I heard the unmistakable sound of someone vomiting in his oxygen mask. I got out of the airplane in record time and spent the next hour in the comfort of the base operations shack watching the ice fall off the wings while Russ cleaned the cockpit.

Psychoanalyzing Russ’s actions and my own, I came to realize all of the blame belongs to me. Russ didn’t want to fly four legs that day and would have been happy with less than my normal 6.5 hours per day of flying. But he wouldn’t tell me that because he didn’t want to seem “unmanly,” our code word that day for a pilot who didn’t have what it takes. I was blinded by my goals. Russ also needed my technique for getting serious about flying that airplane to minimums. I shared my technique with Russ, and I could tell he was wondering why I had never shared it before. So now I’ll share it with you.


Focus and the “pre-planned thought”

I've kept this to myself all these years. I thought it was a personality flaw of mine that required the technique. How can a real jet pilot fall into a trance less than a minute from landing? Over the years, I've noticed other pilots "zone out" at the worst possible moments and had to snap them out of it. "Hey, you okay?" But still, I kept my technique to myself.

Nearly forty years later, speaking to a group of aircraft owners and pilots, I shared the stage with professional race car driver and performance coach Ross Bentley. He spoke about having to snap himself into the moment, even while driving 200 miles per hour in a car that rivaled the speed of our T-37B, only without an ejection seat. In his book, “Performance Pilot,” Ross writes about overcoming negative thoughts and sharpening focus prior to a demanding task. He recommends having a thought ready and available to snap you into the frame of mind needed at the most critical times. He calls these “Pre-Planned Thoughts,” or PPT. It could be something as simple as “smooth and confident.” When distracted, say your PPT to yourself to get back into the zone. I was stunned. It was my technique with science behind it.

The old Air Force and Navy compartmentalization studies were meant to detect failing aviators who were unable to focus on flying when distracted by social, family, and work-related stressors. They told us this in just so many words. But I think many of us took another lesson from the studies, the need to get better at compartmentalizing those social, family, and work-related parts of our lives away from the cockpit. In other words, we need to focus on flying when we are flying!

But how do you maintain focus for several hours? My longest flight strapped to a pilot’s seat was about 20 hours in an Air Force Boeing 707. I’ve done 14 a few times in a Gulfstream V, but with an augmented crew.

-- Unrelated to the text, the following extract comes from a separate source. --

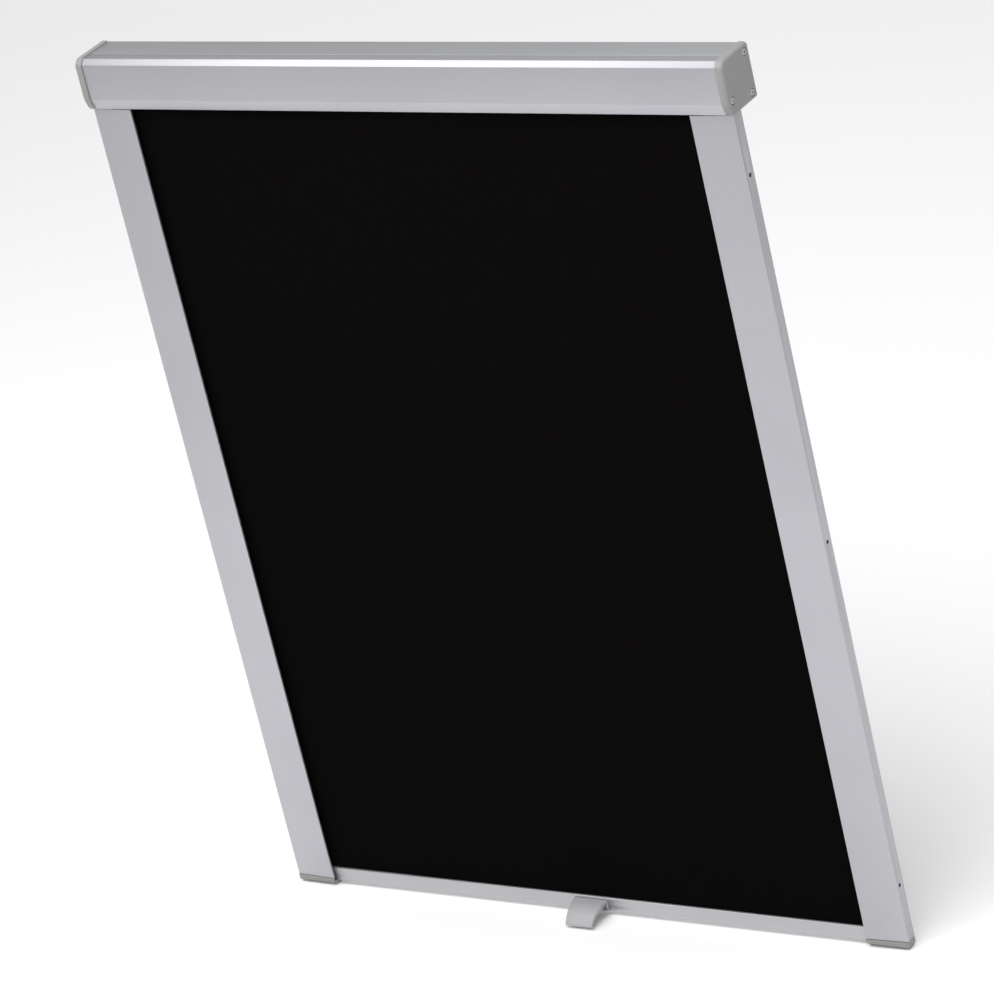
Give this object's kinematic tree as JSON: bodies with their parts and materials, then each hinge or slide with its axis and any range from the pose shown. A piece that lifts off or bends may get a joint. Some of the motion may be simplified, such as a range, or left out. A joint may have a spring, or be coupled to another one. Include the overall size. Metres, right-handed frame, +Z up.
{
  "type": "roof window blackout roller blind",
  "caption": "Cassette roller blind for a roof window: spring roller in a head box, blackout cloth, side rails and a handled bottom bar with brake glides.",
  "frame": {"origin": "middle of the head box's flat back, where it lies on the window", "axes": "+Z up the blind from the rails' feet to the head box, +Y out of the blind's back into the window, +X to the right for someone in the room facing the blind"},
  "size_m": [0.713, 0.068, 0.9158],
  "materials": {
    "head_box_back": "extruded, mill finish",
    "head_box_cover": "extruded, satin silver-grey coating",
    "rail_aluminium": "extruded, satin anodised silver",
    "mill_aluminium": "extruded, mill finish",
    "moulded_grey": "moulded, satin grey",
    "dark_plastic": "moulded, matt dark grey",
    "white_plastic": "extruded rod, natural white",
    "blackout_cloth": "plain weave, opaque coated, matt black",
    "brake_felt": "pressed grey felt and rubber",
    "steel": "bright zinc plated"
  },
  "bodies": {
    "frame": {"head_box_back": "head_box_back", "head_box_cover": "head_box_cover", "end_cap_left": "moulded_grey", "end_cap_right": "moulded_grey", "end_cap_screw_left_upper": "steel", "end_cap_screw_left_lower": "steel", "end_cap_screw_left_front": "steel", "end_cap_screw_right_upper": "steel", "end_cap_screw_right_lower": "steel", "end_cap_screw_right_front": "steel", "spring_spindle": "steel", "torsion_spring": "steel", "spring_anchor": "dark_plastic", "blackout_cloth": "blackout_cloth", "side_rail_left": "rail_aluminium", "side_rail_right": "rail_aluminium", "rail_foot_left": "moulded_grey", "rail_foot_right": "moulded_grey", "rail_foot_screw_left": "steel", "rail_foot_screw_right": "steel", "rail_tongue_left": "dark_plastic", "rail_tongue_right": "dark_plastic"},
    "roller": {"roller_tube": "mill_aluminium", "cloth_roll": "blackout_cloth", "cloth_spline": "white_plastic", "idle_plug": "dark_plastic", "idle_pin": "steel", "spring_plug": "dark_plastic"},
    "bar": {"bottom_bar": "rail_aluminium", "bar_spline": "white_plastic", "handle": "moulded_grey", "handle_screw_left": "steel", "handle_screw_right": "steel", "bar_glide_left": "dark_plastic", "bar_glide_right": "dark_plastic", "brake_spring_left": "steel", "brake_spring_right": "steel"},
    "brake_left": {"brake_shoe_left": "brake_felt"},
    "brake_right": {"brake_shoe_right": "brake_felt"}
  },
  "joints": [
    {"name": "bar_slide", "type": "slide", "parent": "frame", "child": "bar", "axis": [0, 0, 1], "range_m": [0, 0.84], "deforming": ["blackout_cloth"]},
    {"name": "roller_spin", "type": "hinge", "parent": "frame", "child": "roller", "pos_m": [0, -0.0197, 0], "axis": [1, 0, 0], "range_deg": [-3200, 0]},
    {"name": "brake_left_press", "type": "slide", "parent": "bar", "child": "brake_left", "axis": [1, 0, 0], "range_m": [0, 0.0008], "stiffness_N_per_m": 800, "springref_m": -0.002},
    {"name": "brake_right_press", "type": "slide", "parent": "bar", "child": "brake_right", "axis": [-1, 0, 0], "range_m": [0, 0.0008], "stiffness_N_per_m": 800, "springref_m": -0.002}
  ],
  "couplings": [
    {"joint": "roller_spin", "follows": "bar_slide", "rad_per_m": -66.2}
  ]
}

How do you shake yourself into really concentrating for the last ten minutes of flight, when you’ve been flying for ten hours and have been on duty for fourteen?

After my flight where I fixated on the deviation needles in the T-37, I started telling myself, “I am in approach mode now,” just as the glide slope needle started to move and once again as I settled onto the glide path. Now keep in mind this was before I ever touched an airplane that could fly a coupled approach and I graduated to a cockpit with a button that said “Approach.” I was putting myself into approach mode. This has always served to remind me that I need to focus on the task at hand, flying an approach down to minimums.

“I am in approach mode now.” That is my PPT. It reminds me to get back to the basics of placing 90% of my focus on the aircraft’s attitude and dividing the rest of my scan on course and heading, altitude and vertical path, airspeed and thrust. Whatever was distracting me before is gone because I am in approach mode now.

We thought of compartmentalization to include a compartment for flight, and one or more compartments for everything else. The flight compartment has become so large (aircraft control, navigation, communications, surveillance, etc.) that you can no longer focus on the entire compartment. I think we need compartments within that very large compartment. And for the most intense compartments, we need PPTs.

Don’t use my PPTs, unless they really speak to you. But these speak to me. Along with “I am in approach mode now,” I use one other. Prior to every takeoff I say to myself, “I am a jet pilot now.”

Silly? Perhaps. But for me, these PPTs are effective.